*Task requirements*: Go from the first line to the line with "and braided hose." and return those lines verbatim, ends included.

*Given material*:
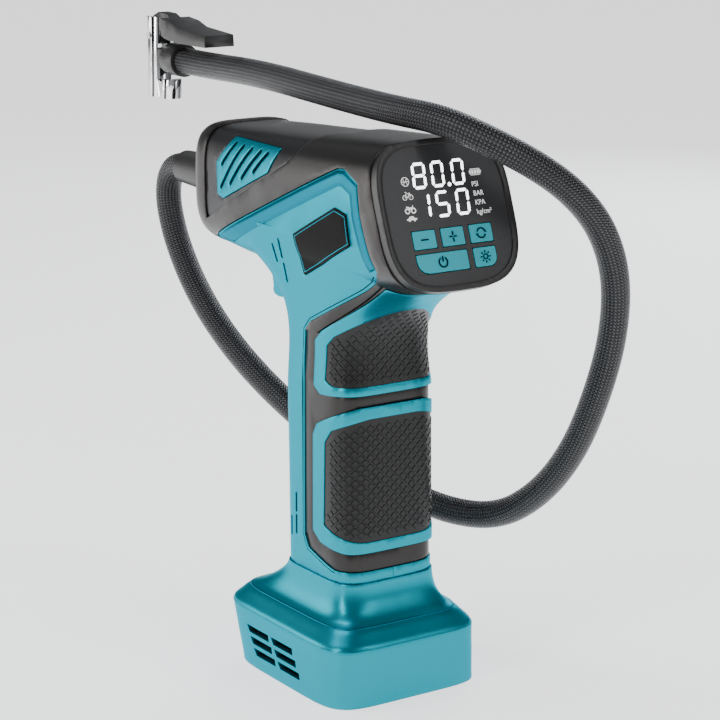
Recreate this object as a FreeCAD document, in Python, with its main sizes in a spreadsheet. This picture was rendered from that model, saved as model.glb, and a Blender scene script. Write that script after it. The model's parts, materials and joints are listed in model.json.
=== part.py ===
"""Portable tire inflator: pistol-shaped housing, crank pump, battery base and braided hose.

Millimetres, +Z up. +Y points to the front end, where the hose leaves; the user and the display
are on the -Y side. The origin is the centre of the base's flat underside.
"""
import FreeCAD, Part
import math
import os
import re
from FreeCAD import Placement, Rotation, Vector

X, Y, Z = Vector(1, 0, 0), Vector(0, 1, 0), Vector(0, 0, 1)
NODES = []

doc = FreeCAD.newDocument("TireInflator")
sheet = doc.addObject("Spreadsheet::Sheet", "Sizes")

# ---------------------------------------------------------------- driving dimensions
SIZES = {
    # shells
    "wall": 2.6, "seam_gap": 0.15, "half_seam": 0.05,
    "panel_inset": 0.5, "front_inset": 1.0, "cap_inset": 0.4, "frame_inset": 0.9,
    "pad_depth": 2.0, "badge_inset": 0.2, "badge_depth": 1.1,
    # head: runs along Y
    "head_front": 86.0, "head_rear": -86.0, "head_half_front": 22.5, "head_half_rear": 29.3,
    "head_top_front": 210.5, "head_top_rear": 219.5, "head_low": 158.8, "head_low_at": 25.0,
    "head_rise_front": 10.0, "head_rise_rear": 6.5, "head_nose_round": 9.0, "cap_seam": 71.0,
    # handle: runs along Z
    "seam_height": 44.5, "handle_top": 178.0, "handle_half": 22.0, "handle_front": 16.5,
    "handle_back": 31.3, "handle_lean": 1.4, "flare_start": 130.0, "flare_end": 168.0,
    "flare_front": 40.0, "flare_back": 45.0, "flare_side": 4.8,
    # base
    "base_half": 35.0, "base_deck": 30.0, "base_skin": 2.5,
    "cover_thick": 2.4, "cover_gap": 0.3,
    # display, on a plane tilted back from the vertical
    "display_tilt": 20.0, "display_back": 64.9, "display_height": 192.4,
    "bezel_half_x": 28.9, "bezel_half_y": 28.0, "bezel_depth": 4.0, "bezel_front": 0.6,
    "lens_half_x": 26.5, "lens_half_y": 25.9, "lens_thick": 1.8, "lens_lip": 1.2,
    "key_clearance": 0.3, "key_proud": 0.4, "key_length": 5.8, "key_row_height": 6.6,
    "key_low_height": 7.0, "key_width": 9.8, "key_power_width": 22.1,
    "mat_length": 38.0, "mat_width": 17.2, "mat_thick": 2.4, "mat_depth": 6.4,
    "led_length": 40.0, "led_width": 26.4, "led_thick": 5.0,
    "board_half_x": 22.5, "board_half_y": 21.0, "board_thick": 1.6, "board_depth": 8.9,
    # pump
    "pump_height": 179.0, "motor_at": -12.0, "motor_radius": 14.0, "motor_length": 46.0,
    "motor_top": 162.0, "shaft_radius": 1.6, "shaft_low": 99.0, "shaft_top": 173.6,
    "fan_radius": 13.0, "fan_hub": 4.0, "fan_height": 7.0, "fan_low": 102.0, "fan_blade": 1.2,
    "gear_module": 0.7, "gear_teeth": 45.0, "pinion_teeth": 12.0, "gear_low": 166.6,
    "gear_thick": 6.0, "pinion_thick": 6.6, "axle_radius": 3.0, "axle_head": 4.2,
    "axle_head_thick": 1.2, "running_fit": 0.05, "crank_radius": 7.0, "crank_pin": 2.5,
    "crank_pin_gap": 0.4, "rod_thick": 5.0, "rod_width": 6.0, "rod_eye": 6.5,
    "frame_plate": 3.0, "frame_half": 16.5, "frame_back": -28.0, "frame_front": 34.0,
    "cylinder_low": 34.0, "cylinder_length": 30.0, "cylinder_radius": 12.0, "bore_radius": 9.8,
    "piston_low": 52.0, "piston_length": 6.5, "piston_radius": 9.45, "seal_radius": 9.74,
    "seal_low": 54.2, "seal_length": 2.0, "seal_groove": 8.2, "piston_stroke": 14.0,
    "head_block_length": 10.0, "head_block_half": 13.0, "outlet_height": 184.0,
    "outlet_radius": 5.5, "outlet_length": 7.0, "air_radius": 1.8, "bolt_radius": 1.5,
    "bolt_head": 2.7, "bolt_head_thick": 2.0, "bolt_offset_x": 10.8, "bolt_offset_z": 10.2,
    "bolt_length": 40.0, "motor_bolt_offset": 8.0, "motor_bolt_length": 7.0,
    "sensor_length": 8.0, "sensor_width": 6.0, "sensor_height": 5.0,
    # trigger, lock button and their switch
    "trigger_half": 8.7, "trigger_opening": 9.2, "lock_radius": 2.2, "lock_clearance": 0.3,
    "lock_length": 5.0, "lock_back": 13.2, "lock_height": 126.0, "lock_flange": 3.2,
    "switch_length": 12.0, "switch_width": 6.0, "switch_height": 6.0,
    "spring_radius": 2.6, "spring_wire": 0.5, "spring_length": 7.5, "spring_turns": 5.0,
    # hose, its collar and its chuck
    "hose_radius": 5.5, "collar_radius": 8.6, "collar_tip": 7.0, "collar_length": 36.0,
    "collar_flange": 10.5, "collar_flange_thick": 3.0, "collar_end": 126.0, "collar_wall": 0.3,
    "fitting_length": 45.0, "fitting_radius": 3.2, "fitting_flange": 4.6,
    "ferrule_radius": 6.9, "ferrule_length": 10.0, "ferrule_at": 126.0,
    "neck_side": 8.6, "neck_length": 7.6, "chuck_at": 148.0, "hose_height": 229.0,
    "barrel_radius": 5.0, "barrel_low": 212.0, "barrel_length": 34.0, "mouth_radius": 4.1,
    "mouth_depth": 9.0, "foot_radius": 4.4, "foot_length": 8.0, "foot_at": 138.2,
    "valve_seal_radius": 4.0, "valve_seal_length": 4.0, "lever_slot": 2.9, "lever_arm": 2.6,
    "lever_half": 7.0, "pin_half": 5.4,
    "lever_pin_radius": 1.4, "lever_pin_height": 238.0,
    # base contents
    "cell_radius": 9.2, "cell_length": 65.0, "cell_pitch": 19.2, "cell_height": 12.4,
    "cell_back": -36.0, "foot_pad_radius": 5.0, "foot_pad_thick": 1.2, "foot_pad_x": 22.0,
    "foot_pad_y": 24.0, "main_board_width": 30.0, "main_board_height": 38.0,
    "main_board_low": 52.0, "main_board_at": -13.0, "port_width": 9.0, "port_height": 3.4,
    "port_depth": 7.5, "port_at": -10.0, "port_level": 13.0, "flap_width": 15.0,
    "flap_height": 10.0, "flap_thick": 1.6, "flap_face": 35.3, "flap_gap": 0.35,
    "light_radius": 3.4, "light_height": 170.6, "light_length": 6.0,
    # screws
    "screw_radius": 1.4, "screw_hole": 1.45, "screw_head": 2.8, "screw_sink": 3.1,
    "screw_head_thick": 2.0, "boss_radius": 3.4, "screw_reach": 9.0,
    "base_screw_x": 26.5, "base_screw_y": 14.0, "base_screw_length": 7.0,
}
for row, (alias, value) in enumerate(SIZES.items(), start=1):
    sheet.set(f"A{row}", alias)
    sheet.set(f"B{row}", str(value))
    sheet.setAlias(f"B{row}", alias)
doc.recompute()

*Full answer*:
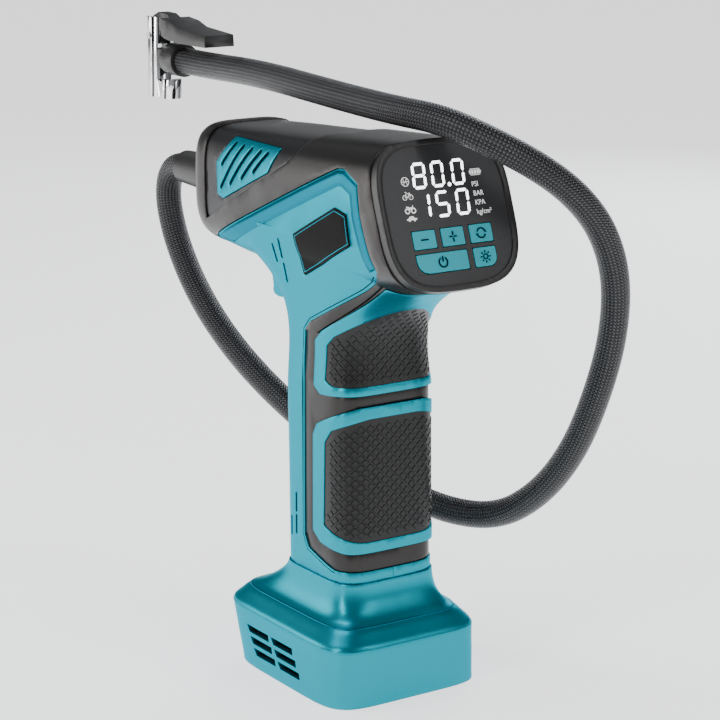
Recreate this object as a FreeCAD document, in Python, with its main sizes in a spreadsheet. This picture was rendered from that model, saved as model.glb, and a Blender scene script. Write that script after it. The model's parts, materials and joints are listed in model.json.
=== part.py ===
"""Portable tire inflator: pistol-shaped housing, crank pump, battery base and braided hose.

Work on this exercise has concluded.